S. Mortgenstern doesn't go into details with his lovey dovey-ness, which I think is great.  Their first kiss goes like this (pg. 65):

"There have been five great kisses since 1642 B.C., when Saul and Delilah Korn's 
inadvertent discovery swept across Western civilization.  And the precise rating of
kisses is a terribly difficult thing, often leading to great controversy,
because although everyone agrees with the formula of affection times purity times
intensity times duration, no one has ever been completely satisfied with how
much weight each element should receive.  But on any system, there are five that
everyone agrees deserve full marks.

Well this one left them all behind."

Talk about having to use your imagination on that one!  hahahahaha!!!!  Love it!

One major difference between the book and film is the Prince's torture chamber.  In the film, it's underground out in the forrest.  In the book it's under the castle and there are five levels and it is known as the Zoo of Death:

Level 1: animals/enemies of speed
Level 2: enemies of strength
Level 3 poisoners
Level 4: enemies of fear
Level 5: left empty  (that's where the human torture takes place)

I love the dialogue in the book because it is nothing of authenticity of the time the story is taking place.  For example, when Prince Humperdink is telling the Count what kind of girl he wants, it is hysterical:

"I'll tell you what I want," he began then.  "I want someone who is so
beautiful that when you see her you say, 'Wow, that Humperdink must be 
some kind of fella to have a wife like that.'" pg. 89

Dialogue is actually written that way in the book! 

Throughout the book, Goldman gives explanations as to why chunks of Mortgenstern's book were left out.  They were simply too long and boring.  Buttercup's princess training lasted 72 pages, 15 pages about why Prince Humperdink can't marry a commoner, and 89 pages of festivities leading up to the wedding (the parties, the food, the clothes, etc...).

Goldman actually had the full book read to him as a child by his father.  When you watch the movie, a grandfather is reading the story to his grandson.  I like that they kept that.  Also, the true ending to the book is more than what we see on the screen, but I'll let you read that on your own.


An all time classic that should never, ever be touched.  Conversations are almost verbatim to the story and as you read you go, "oh yeah, that was in the film!"  Here are some behind the scenes for you to enjoy.  What did you think of the cast?  Depending on if you saw the movie first or read the book first, do these actors live up to their characters?  Would you have liked to have seen someone else cast?  What do you think of both film and book?  Has anyone read the unabridged version?  Also what are your favorite moments in the film?



  1. I will admit that Inigo and the count are my favorite.

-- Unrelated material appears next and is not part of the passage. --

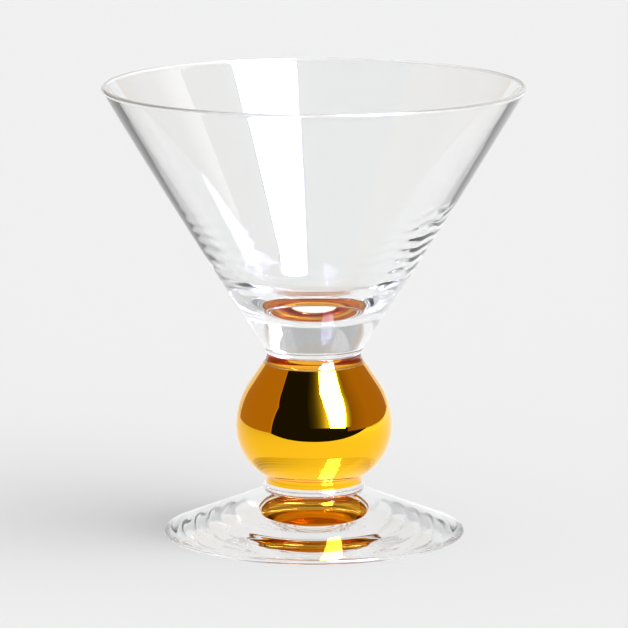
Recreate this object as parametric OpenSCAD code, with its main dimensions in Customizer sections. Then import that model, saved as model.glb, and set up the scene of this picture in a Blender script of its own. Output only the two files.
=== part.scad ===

Mandy Patinkin is genius and this was my first exposure to him. he captured the essence of the book character beautifully. I don't see anyone else able to play that role that well at that time. Maybe Antonio Banderas, but Patinkin is brilliant.

    And Christopher Guest. My favorite mockumentary director and star. I looove how he delivered the Count's lines. Of course it wasn't until much, much later after seeing Best in Show and Waiting for Guffman that I realized Guest was the six fingered man.

    Great satire of the damsel in distress genre.

    I think Rob Reiner did a great job casting and directing. Honestly, I can't imagine a better cast.

  2. First impression of Book Buttercup: not bad. Needs some hygeine tips, but ok. As the book went on, I swear she got stupid. I kept thinking you can't be THAT dumb. Maybe it's just me. Robin Wright didn't portray her that way so that's good. Hmmm...

    Cary Elwes was the perfect blend of Douglas Fairbanks, Jr. and Errol Flynn. He was cocky, but funny and charming. He captured the character very well and made it his own. Too bad his career never really took off.